[Required work]:
Take the data below and copy exactly the lines starting at the one with "add_handle_block(pieces, cutters, brush, plastic)" and finishing at the one with "points = [vertex.co", both included.

[Source excerpt]:
┄┄┄┄┄┄

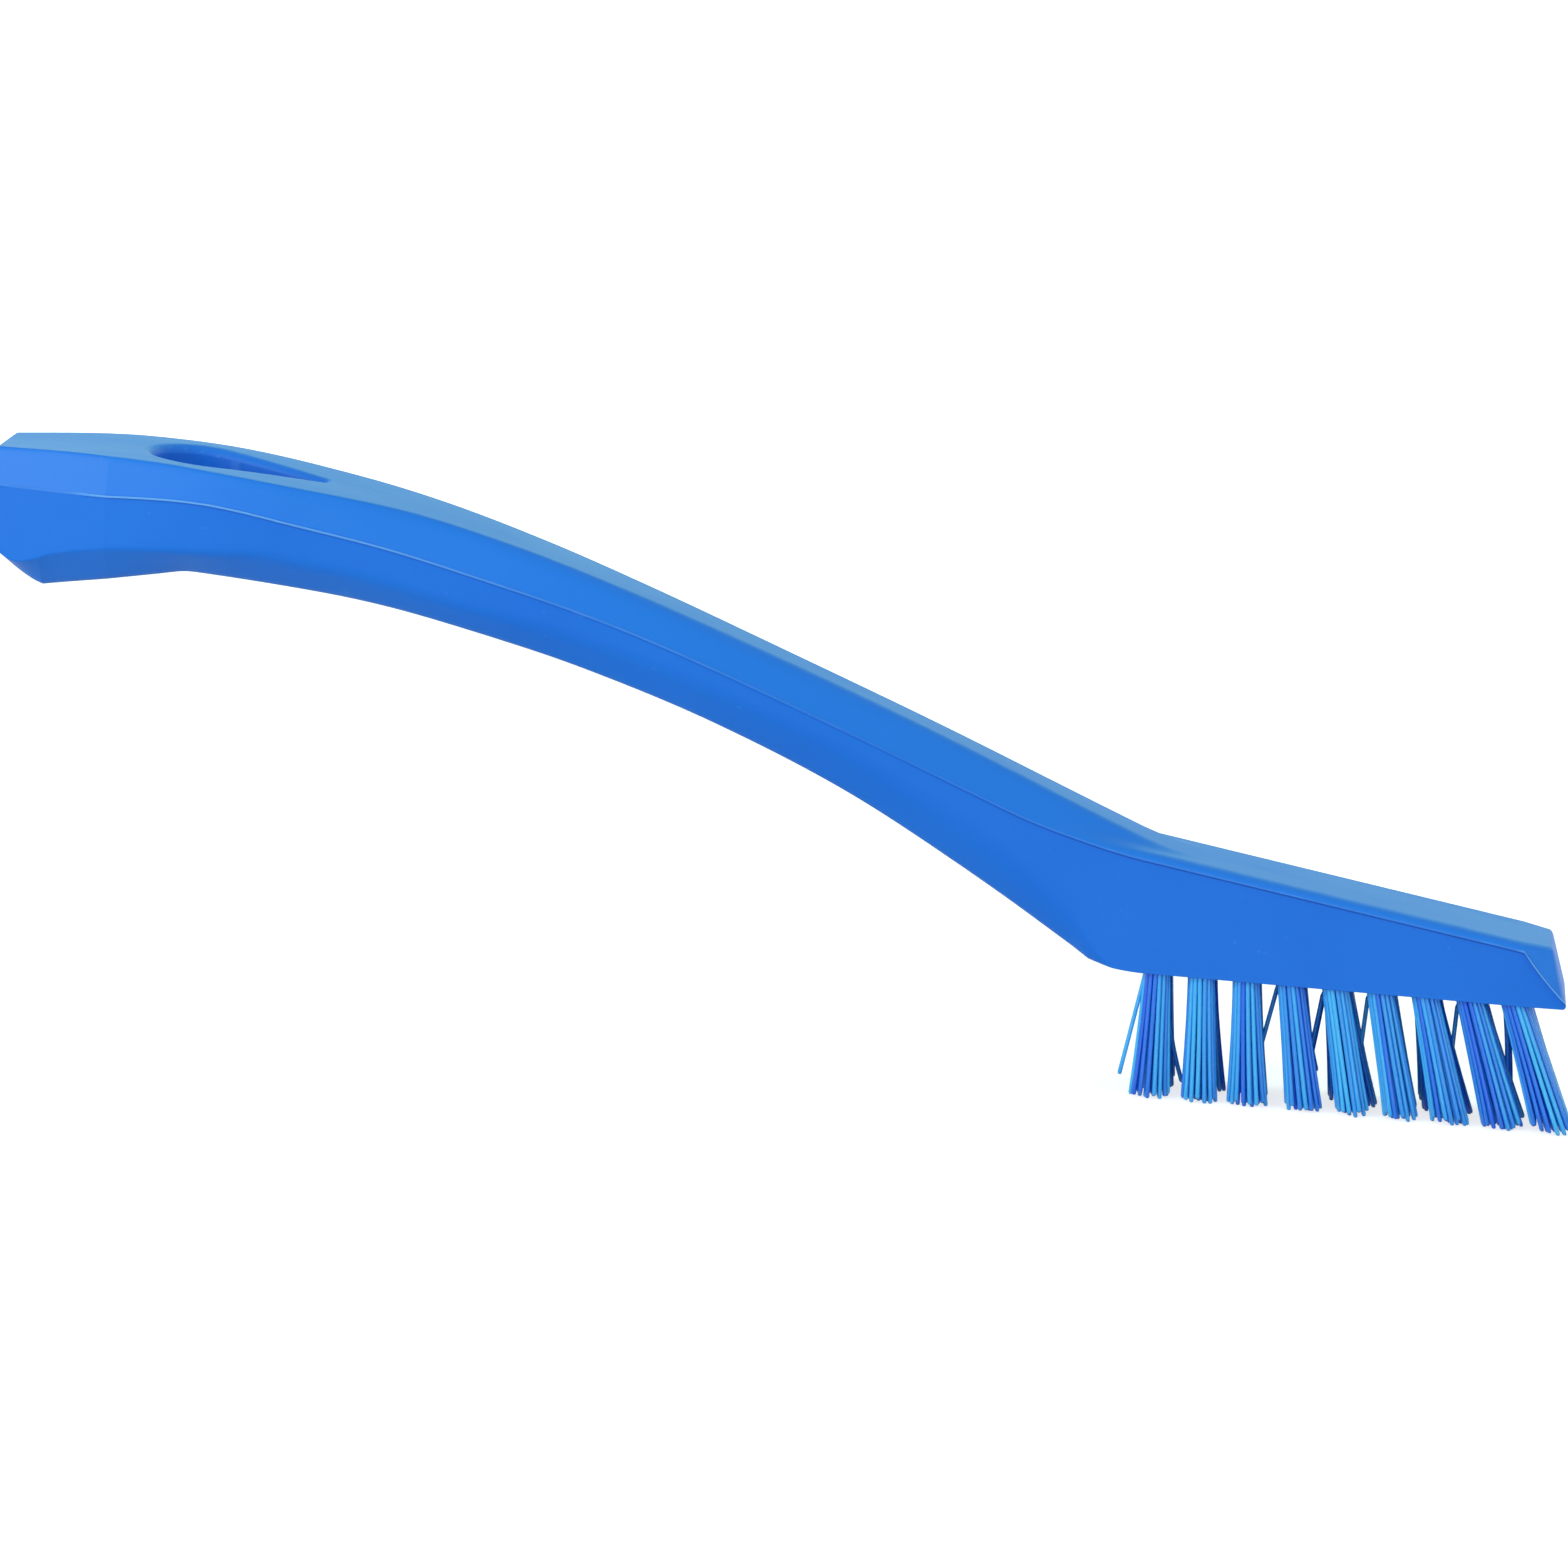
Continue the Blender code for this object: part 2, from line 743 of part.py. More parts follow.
def add_cutter(mesh, collection):
    cutter = bpy.data.objects.new(mesh.name, mesh)
    collection.objects.link(cutter)
    cutter.hide_render = True
    cutter.display_type = "WIRE"
    return cutter


def add_boolean(piece, operand, operation):
    modifier = piece.modifiers.new(operand.name, "BOOLEAN")
    modifier.operation = operation
    modifier.solver = "EXACT"
    modifier.object = operand


def add_handle_block(pieces, cutters, parent, material):
    block = add_piece(body_mesh(), "handle_block", material, pieces, parent)
    for mesh in (slot_cutter_mesh(), holes_cutter_mesh(), pockets_cutter_mesh()):
        add_boolean(block, add_cutter(mesh, cutters), "DIFFERENCE")


def add_tuft(row, column, pieces, cutters, parent, material):
    label = f"r{row + 1}_c{column + 1}"
    frame = tuft_frame(row, column)
    tuft = add_piece(plug_mesh(frame, f"tuft_{label}"), f"tuft_{label}", material, pieces, parent)
    window = add_cutter(window_mesh(frame, f"window_{label}"), cutters)
    strands = add_cutter(strands_mesh(row, column, frame, f"strands_{label}"), cutters)
    add_boolean(tuft, window, "DIFFERENCE")
    add_boolean(tuft, strands, "UNION")


def add_anchor(row, column, pieces, parent, material):
    bm = bmesh.new()
    size = (ANCHOR_WIDTH, ANCHOR_THICKNESS, ANCHOR_HEIGHT)
    box_into(bm, tuft_frame(row, column), size, ANCHOR_DEPTH)
    name = f"anchor_r{row + 1}_c{column + 1}"
    add_piece(finish_mesh(bm, name), name, material, pieces, parent)


def build():
    clear_scene()
    pieces = new_collection("hand_scrub_brush")
    cutters = new_collection("cutters")
    brush = bpy.data.objects.new("hand_scrub_brush", None)
    pieces.objects.link(brush)
    plastic = make_material("moulded_plastic")
    filament = make_material("bristle_filament")
    steel = make_material("anchor_steel")
    add_handle_block(pieces, cutters, brush, plastic)
    for row, column in tuft_places():
        add_tuft(row, column, pieces, cutters, brush, filament)
        add_anchor(row, column, pieces, brush, steel)


build()
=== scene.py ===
"""The looks of a hand scrub brush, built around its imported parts.

X runs from the butt of the handle to the front of the head, Y across the brush
and Z up, and the brush stands on its bristle tips.  All lengths are in metres.
A place on the body is given by how far along it lies from the butt, its side
(Y) and its height above the bristle face.
"""

import math
import random

import bmesh
import bpy
from mathutils import Matrix, Vector, noise

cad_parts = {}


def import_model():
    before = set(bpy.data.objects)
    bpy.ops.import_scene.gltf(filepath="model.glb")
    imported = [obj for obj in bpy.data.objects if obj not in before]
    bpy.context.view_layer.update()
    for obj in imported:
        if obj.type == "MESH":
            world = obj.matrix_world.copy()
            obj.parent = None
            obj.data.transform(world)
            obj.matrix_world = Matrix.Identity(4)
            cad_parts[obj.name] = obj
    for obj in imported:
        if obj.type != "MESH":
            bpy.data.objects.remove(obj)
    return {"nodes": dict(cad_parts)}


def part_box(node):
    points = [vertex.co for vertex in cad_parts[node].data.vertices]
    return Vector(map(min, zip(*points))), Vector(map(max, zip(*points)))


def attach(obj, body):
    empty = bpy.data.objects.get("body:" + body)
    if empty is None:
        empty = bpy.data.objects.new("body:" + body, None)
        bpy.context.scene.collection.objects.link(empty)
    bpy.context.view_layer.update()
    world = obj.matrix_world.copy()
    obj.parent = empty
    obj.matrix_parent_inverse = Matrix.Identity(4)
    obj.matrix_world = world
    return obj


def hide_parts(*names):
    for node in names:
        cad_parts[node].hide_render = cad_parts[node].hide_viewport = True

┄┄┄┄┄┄

[The response]:
    add_handle_block(pieces, cutters, brush, plastic)
    for row, column in tuft_places():
        add_tuft(row, column, pieces, cutters, brush, filament)
        add_anchor(row, column, pieces, brush, steel)


build()
=== scene.py ===
"""The looks of a hand scrub brush, built around its imported parts.

X runs from the butt of the handle to the front of the head, Y across the brush
and Z up, and the brush stands on its bristle tips.  All lengths are in metres.
A place on the body is given by how far along it lies from the butt, its side
(Y) and its height above the bristle face.
"""

import math
import random

import bmesh
import bpy
from mathutils import Matrix, Vector, noise

cad_parts = {}


def import_model():
    before = set(bpy.data.objects)
    bpy.ops.import_scene.gltf(filepath="model.glb")
    imported = [obj for obj in bpy.data.objects if obj not in before]
    bpy.context.view_layer.update()
    for obj in imported:
        if obj.type == "MESH":
            world = obj.matrix_world.copy()
            obj.parent = None
            obj.data.transform(world)
            obj.matrix_world = Matrix.Identity(4)
            cad_parts[obj.name] = obj
    for obj in imported:
        if obj.type != "MESH":
            bpy.data.objects.remove(obj)
    return {"nodes": dict(cad_parts)}


def part_box(node):
    points = [vertex.co for vertex in cad_parts[node].data.vertices]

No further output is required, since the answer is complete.